No doubt there are some Palestinian civilians who have actively aided Hamas in smuggling in and storing rockets, or in building tunnels into Israel. If these particular civilians are harmed as a side effect during the effort to destroy the rockets and tunnels, they may have no legitimate complaint. But the vast majority of civilians in Gaza are neither terrorists nor terrorist supporters. They are normal human beings who would like to live normal lives, but are caught between the IDF, who will not let them leave Gaza, and Hamas militants, who use them as shields. Significantly fewer than half the Gazans who voted in 2006 voted for Hamas, and many of those did so for reasons of domestic policy, as Fatah and the PLO had become notoriously corrupt and incompetent. Approximately half the residents of Gaza are children, who are ineligible to vote.

Can Israel justify its attack on Gaza by arguing that there is no other way of achieving its aim of defending itself?

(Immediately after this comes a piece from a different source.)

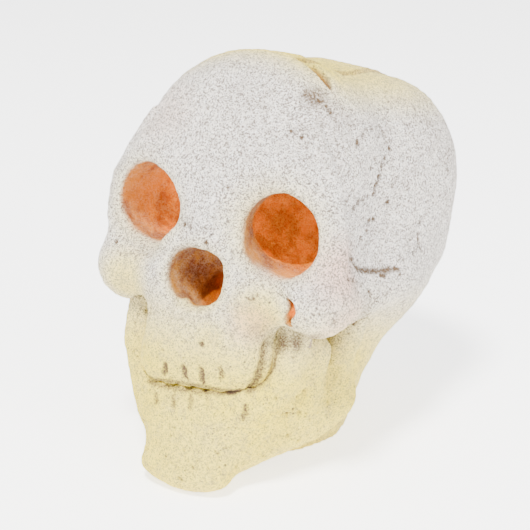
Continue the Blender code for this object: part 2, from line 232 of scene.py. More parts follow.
def face(place, side):
    """Brow, cheeks, nose bridge and upper gum, down to the tooth line."""
    brow_route = [(0, 6, 12), (20, 4, 22), (38, 8, 24), (50, 12, 8), (53, 14, -10), (51, 16, -28)]
    shape = limb(place, brow_route, [10, 9, 9, 9, 9, 10])
    shape = blend(shape, ellipsoid(place, (50, 20, -33), (13.5, 17, 16)), 8)
    cheek_arch = [(52, 22, -34), (59, 50, -32), (62, 78, -26), (58, 98, -20)]
    shape = blend(shape, limb(place, cheek_arch, [12, 9, 8, 8]), 10)
    shape = blend(shape, ellipsoid(place, (36, 44, -14), (24, 34, 34)), 14)
    nose_bridge = [(0, 6, 4), (0, 3, -8), (0, 2, -14)]
    shape = blend(shape, limb(place, nose_bridge, [10, 9, 9]), 12)
    socket_floor = [(17, 4, -16), (20, 4, -30), (36, 8, -34), (50, 12, -32)]
    shape = blend(shape, limb(place, socket_floor, [9, 9, 9, 10]), 10)
    shape = blend(shape, ellipsoid(place, (0, 24, -52), (33.5, 30, 34), power=3), 9)
    row = tilted(place, side)
    gum = [(0, 6, -68), (14, 7, -68), (22, 13, -68), (23, 34, -68)]
    shape = blend(shape, limb(row, gum, [11.5, 11.5, 11.5, 11]), 8)
    return np.maximum(shape, MOUTH_TOP - MOUTH_LIP - row[2])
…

Thus far in this discussion of the Gaza war, I have not raised the issue of the other constraint on defensive action: necessity. For defensive killing to be permissible, it must be not only proportionate but also necessary, in the sense that there is no equally effective but less harmful way of achieving the defensive aim. In the present case, the question is whether the killings in Gaza are necessary to protect Israeli civilians from Hamas. I believe that if they are necessary at all, that is so only conditionally. The war is necessary for defence only if Israel continues to quarantine the citizens of Gaza and to occupy and maintain settlements in the West Bank. If Israel were to abandon the aim of controlling territories to which it has no right, and to respect the right of Palestinians to a fully self-determining life in the lands allotted to them in the UN settlement of 1948, those who now fire rockets into Israel and conduct raids on Israeli forces would lose what sway they now have over the Palestinian people. Ordinary Palestinians want what other people want: to live with dignity, free from domination and oppression by others, to be secure and self-determining, and thus to have the opportunity to flourish in their own way.